Study On Spin Glass Type Exchange Bias Effect

The study of Spintronics mainly focuses on the spin degree freedom of electron and its application in devices. There are many subfields in Spintronics. Because of its great importance in fundamental research and device application, exchange bias is an important subfield in Spintronics. In this thesis, exchange bias, especially spin glass type exchange bias, is extensively studied.Significant exchange bias (EB) training effect has been observed in sputter deposited FeAu/FeNi bilayers wherein the exchange field (HE) exhibits special sign-changeable temperature dependence. Very interestingly, albeit the absent multiple easy axes in the FeAu spin glass (SG) layer, an abrupt drop of HE between the first and the second magnetic cycles still exists, followed by a gradual change in subsequent cycles. The training behavior cannot be described by the empirical n-1/2-law due to the asymmetric magnetization reversal processes.
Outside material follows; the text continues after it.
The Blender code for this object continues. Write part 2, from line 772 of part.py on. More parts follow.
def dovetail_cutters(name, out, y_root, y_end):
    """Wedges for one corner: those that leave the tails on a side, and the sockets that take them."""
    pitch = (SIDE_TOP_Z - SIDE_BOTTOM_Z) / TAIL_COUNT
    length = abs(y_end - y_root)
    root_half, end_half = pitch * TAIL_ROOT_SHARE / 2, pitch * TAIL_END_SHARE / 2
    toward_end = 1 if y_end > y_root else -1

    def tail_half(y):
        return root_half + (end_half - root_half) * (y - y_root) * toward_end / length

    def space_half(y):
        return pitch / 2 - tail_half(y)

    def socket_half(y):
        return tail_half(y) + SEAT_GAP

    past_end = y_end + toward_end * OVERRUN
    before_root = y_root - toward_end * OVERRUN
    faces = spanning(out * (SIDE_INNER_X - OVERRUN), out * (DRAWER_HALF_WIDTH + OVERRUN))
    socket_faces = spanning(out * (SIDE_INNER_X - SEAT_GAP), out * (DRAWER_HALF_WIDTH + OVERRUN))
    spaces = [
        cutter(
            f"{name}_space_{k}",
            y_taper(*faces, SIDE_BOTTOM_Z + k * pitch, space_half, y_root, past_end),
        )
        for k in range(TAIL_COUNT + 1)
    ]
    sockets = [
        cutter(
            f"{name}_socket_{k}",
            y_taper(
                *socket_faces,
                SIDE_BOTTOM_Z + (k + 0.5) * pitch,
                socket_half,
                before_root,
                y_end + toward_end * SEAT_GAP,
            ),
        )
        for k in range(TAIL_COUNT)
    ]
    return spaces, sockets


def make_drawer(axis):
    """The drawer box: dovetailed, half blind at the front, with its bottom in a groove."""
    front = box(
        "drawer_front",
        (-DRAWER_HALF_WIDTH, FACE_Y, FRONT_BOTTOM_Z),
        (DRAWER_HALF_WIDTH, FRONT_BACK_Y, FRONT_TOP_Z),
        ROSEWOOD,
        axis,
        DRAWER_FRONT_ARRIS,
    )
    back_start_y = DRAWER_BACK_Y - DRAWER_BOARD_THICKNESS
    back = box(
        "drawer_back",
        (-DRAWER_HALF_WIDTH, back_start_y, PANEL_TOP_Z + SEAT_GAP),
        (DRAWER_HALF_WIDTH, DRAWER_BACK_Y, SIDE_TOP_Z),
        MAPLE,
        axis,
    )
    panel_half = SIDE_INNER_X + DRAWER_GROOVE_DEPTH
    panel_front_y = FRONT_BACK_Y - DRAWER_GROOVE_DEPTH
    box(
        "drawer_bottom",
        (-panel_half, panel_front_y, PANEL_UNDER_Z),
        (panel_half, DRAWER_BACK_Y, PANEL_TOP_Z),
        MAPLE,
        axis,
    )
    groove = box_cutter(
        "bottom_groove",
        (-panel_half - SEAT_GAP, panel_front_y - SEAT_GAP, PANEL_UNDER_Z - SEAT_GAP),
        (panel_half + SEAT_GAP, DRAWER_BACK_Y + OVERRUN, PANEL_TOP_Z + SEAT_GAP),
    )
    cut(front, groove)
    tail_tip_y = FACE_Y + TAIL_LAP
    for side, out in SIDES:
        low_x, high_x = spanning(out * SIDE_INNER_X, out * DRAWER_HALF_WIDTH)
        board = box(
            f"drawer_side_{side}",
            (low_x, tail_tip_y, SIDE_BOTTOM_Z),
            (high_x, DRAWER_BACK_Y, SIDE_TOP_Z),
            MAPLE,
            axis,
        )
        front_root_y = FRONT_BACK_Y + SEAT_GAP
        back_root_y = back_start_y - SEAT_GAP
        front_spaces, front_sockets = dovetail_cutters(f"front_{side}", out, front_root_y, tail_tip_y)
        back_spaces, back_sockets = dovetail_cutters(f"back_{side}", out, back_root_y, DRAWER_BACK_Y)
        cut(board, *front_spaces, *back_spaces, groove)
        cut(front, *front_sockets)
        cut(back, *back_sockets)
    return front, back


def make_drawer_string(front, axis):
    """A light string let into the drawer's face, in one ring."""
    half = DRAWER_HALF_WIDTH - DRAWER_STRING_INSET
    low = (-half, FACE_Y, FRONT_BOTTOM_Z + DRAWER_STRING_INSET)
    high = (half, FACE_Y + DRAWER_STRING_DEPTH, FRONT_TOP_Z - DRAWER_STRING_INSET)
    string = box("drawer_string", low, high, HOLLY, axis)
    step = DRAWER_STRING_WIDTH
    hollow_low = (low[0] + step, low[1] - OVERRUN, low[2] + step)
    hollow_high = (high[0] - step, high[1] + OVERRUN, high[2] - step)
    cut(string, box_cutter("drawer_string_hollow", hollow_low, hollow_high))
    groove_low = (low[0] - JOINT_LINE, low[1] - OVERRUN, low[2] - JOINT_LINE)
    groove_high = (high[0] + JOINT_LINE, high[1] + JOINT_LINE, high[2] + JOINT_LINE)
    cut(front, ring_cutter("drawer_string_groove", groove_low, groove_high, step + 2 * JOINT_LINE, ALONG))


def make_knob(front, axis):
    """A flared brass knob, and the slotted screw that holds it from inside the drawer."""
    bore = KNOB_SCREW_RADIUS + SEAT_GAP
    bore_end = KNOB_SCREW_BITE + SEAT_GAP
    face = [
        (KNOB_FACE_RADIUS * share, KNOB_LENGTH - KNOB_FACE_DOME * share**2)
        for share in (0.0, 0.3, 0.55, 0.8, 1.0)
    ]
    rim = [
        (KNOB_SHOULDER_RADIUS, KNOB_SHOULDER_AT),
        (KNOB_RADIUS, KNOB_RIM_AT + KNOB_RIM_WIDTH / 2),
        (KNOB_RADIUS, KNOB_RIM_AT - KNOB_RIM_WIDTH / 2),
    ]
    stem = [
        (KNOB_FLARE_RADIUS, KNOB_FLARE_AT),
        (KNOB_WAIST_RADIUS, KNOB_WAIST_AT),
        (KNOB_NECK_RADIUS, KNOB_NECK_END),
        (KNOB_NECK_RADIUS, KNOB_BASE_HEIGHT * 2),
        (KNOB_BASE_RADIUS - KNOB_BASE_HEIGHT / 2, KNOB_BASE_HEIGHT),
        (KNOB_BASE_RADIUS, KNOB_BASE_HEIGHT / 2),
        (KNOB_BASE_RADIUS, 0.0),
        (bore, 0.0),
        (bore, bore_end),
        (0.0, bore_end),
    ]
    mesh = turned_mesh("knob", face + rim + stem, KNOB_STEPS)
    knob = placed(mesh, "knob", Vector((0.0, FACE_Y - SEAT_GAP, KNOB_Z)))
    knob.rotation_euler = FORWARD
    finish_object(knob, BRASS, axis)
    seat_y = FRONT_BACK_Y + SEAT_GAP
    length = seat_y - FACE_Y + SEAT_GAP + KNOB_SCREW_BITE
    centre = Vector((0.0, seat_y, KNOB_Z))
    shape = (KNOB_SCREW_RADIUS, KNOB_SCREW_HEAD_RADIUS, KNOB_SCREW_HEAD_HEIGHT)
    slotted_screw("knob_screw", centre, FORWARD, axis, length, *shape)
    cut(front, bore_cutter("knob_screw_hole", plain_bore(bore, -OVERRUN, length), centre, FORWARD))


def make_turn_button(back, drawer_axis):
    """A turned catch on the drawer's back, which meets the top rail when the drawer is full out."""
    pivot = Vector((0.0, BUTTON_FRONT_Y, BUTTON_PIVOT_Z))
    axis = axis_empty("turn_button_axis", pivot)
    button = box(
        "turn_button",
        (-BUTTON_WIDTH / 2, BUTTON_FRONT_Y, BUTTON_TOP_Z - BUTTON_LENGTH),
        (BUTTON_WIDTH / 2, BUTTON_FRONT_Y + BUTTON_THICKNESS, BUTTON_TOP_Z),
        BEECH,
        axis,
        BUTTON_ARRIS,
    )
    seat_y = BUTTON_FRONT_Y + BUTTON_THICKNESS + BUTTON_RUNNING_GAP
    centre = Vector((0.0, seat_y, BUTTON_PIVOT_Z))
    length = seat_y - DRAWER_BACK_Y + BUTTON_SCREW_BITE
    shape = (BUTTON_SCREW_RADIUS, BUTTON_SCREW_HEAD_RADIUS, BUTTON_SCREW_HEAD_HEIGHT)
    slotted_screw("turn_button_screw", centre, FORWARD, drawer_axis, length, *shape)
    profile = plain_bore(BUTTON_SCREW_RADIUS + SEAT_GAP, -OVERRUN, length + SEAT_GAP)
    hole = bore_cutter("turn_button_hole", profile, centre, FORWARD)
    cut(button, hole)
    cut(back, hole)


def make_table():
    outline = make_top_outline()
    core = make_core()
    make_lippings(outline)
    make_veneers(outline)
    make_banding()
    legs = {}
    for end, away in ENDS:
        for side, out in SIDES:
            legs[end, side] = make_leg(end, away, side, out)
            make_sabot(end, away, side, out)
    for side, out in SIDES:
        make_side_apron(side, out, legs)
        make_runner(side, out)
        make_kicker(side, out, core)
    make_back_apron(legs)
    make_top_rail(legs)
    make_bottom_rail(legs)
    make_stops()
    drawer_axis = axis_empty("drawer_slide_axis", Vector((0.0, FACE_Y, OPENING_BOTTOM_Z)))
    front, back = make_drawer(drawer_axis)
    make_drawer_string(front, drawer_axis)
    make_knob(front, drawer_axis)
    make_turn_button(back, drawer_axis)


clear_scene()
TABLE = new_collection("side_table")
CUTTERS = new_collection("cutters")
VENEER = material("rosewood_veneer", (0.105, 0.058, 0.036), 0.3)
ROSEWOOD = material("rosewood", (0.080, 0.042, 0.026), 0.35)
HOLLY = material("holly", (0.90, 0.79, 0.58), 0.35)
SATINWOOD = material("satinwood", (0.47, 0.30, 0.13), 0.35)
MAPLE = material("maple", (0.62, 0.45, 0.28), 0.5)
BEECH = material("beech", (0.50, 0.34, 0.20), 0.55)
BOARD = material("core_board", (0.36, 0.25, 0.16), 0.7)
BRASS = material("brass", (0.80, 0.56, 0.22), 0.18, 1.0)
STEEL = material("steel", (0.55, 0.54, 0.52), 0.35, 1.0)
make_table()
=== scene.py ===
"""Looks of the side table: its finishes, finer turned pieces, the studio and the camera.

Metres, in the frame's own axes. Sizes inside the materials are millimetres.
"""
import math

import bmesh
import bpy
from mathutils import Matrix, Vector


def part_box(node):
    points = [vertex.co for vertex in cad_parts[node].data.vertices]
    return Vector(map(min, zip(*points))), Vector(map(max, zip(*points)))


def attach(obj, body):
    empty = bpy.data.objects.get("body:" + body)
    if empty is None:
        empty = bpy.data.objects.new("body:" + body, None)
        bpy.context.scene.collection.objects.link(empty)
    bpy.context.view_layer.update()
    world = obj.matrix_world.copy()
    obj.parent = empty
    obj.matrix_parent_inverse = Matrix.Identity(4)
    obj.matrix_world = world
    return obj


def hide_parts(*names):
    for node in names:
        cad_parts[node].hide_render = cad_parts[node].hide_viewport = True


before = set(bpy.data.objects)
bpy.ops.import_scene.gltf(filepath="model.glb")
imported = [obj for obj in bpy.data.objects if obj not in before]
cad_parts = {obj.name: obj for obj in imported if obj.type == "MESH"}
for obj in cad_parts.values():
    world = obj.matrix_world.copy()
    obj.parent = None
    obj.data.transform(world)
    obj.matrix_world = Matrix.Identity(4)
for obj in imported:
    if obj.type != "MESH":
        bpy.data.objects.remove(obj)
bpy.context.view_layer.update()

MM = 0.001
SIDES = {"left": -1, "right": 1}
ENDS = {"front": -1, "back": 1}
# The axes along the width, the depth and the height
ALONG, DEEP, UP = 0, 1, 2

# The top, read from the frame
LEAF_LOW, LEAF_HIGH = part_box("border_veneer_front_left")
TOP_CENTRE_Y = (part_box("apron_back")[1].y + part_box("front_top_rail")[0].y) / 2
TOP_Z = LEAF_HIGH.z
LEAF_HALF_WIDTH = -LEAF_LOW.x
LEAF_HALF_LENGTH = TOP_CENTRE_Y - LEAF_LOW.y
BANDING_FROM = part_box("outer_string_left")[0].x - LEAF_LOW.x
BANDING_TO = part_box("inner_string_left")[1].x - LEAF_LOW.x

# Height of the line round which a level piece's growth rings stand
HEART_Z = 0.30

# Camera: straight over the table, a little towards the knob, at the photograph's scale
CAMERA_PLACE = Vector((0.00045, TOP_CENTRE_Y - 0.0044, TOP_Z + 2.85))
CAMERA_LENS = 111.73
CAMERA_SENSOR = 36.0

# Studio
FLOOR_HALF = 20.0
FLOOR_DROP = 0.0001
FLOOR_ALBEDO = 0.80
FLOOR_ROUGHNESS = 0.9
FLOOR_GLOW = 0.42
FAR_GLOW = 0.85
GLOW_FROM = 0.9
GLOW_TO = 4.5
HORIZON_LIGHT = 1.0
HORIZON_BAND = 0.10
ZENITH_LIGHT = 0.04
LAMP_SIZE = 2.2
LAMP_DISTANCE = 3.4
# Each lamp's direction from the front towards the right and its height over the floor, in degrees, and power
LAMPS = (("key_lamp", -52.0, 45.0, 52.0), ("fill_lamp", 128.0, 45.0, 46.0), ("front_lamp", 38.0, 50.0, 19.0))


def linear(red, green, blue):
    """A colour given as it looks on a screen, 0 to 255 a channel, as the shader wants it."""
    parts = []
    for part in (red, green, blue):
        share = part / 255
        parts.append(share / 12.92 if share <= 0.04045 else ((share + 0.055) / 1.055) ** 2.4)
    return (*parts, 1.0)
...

We propose a modified Binek’s model to include the asymmetric changes of the pinning SG spins at the descending and the ascending branches. This new model can well describe the training effect in FeAu/FeNi bilayers.We also report experimental and theoretical studies on the cooling field (HFC) and temperature (T) dependent exchange bias (EB) in spin glass (SG)/ferromagnet (FM) bilayers. When the iron constituent in the co-sputtered FexAu1-x SG alloys is varied from x= 8% to 14%, with elevating T the exchange bias field (HE) is initially negative and decreases in magnitude, then changes its sign to a maximum positive value, and finally vanishes at the EB blocking temperature (TB). Meantime, the T dependent coercivity (HC) exhibits a unimodal distribution, and the peak position is concurrent with the maximum positive HE. On the other hand, HFC decreases (increases) the strength of HE in the negative (positive) region, resulting in the entire He～T curve moved leftwards and upwards, while HFC affects He weakly. Using a short-range SG vector model, the HE behaviors influenced by T and HFC are reproduced qualitatively. It is proposed that randomly FM and antiferromagnet (AFM) exchange interactions as well as noncollinear spin orientations in the SG phase are indispensable to these abnormal EB phenomena. Significantly, the results of the impact of HFC on EB imply that the sign-changeable HE against T may be an intrinsic property in the SG based systems.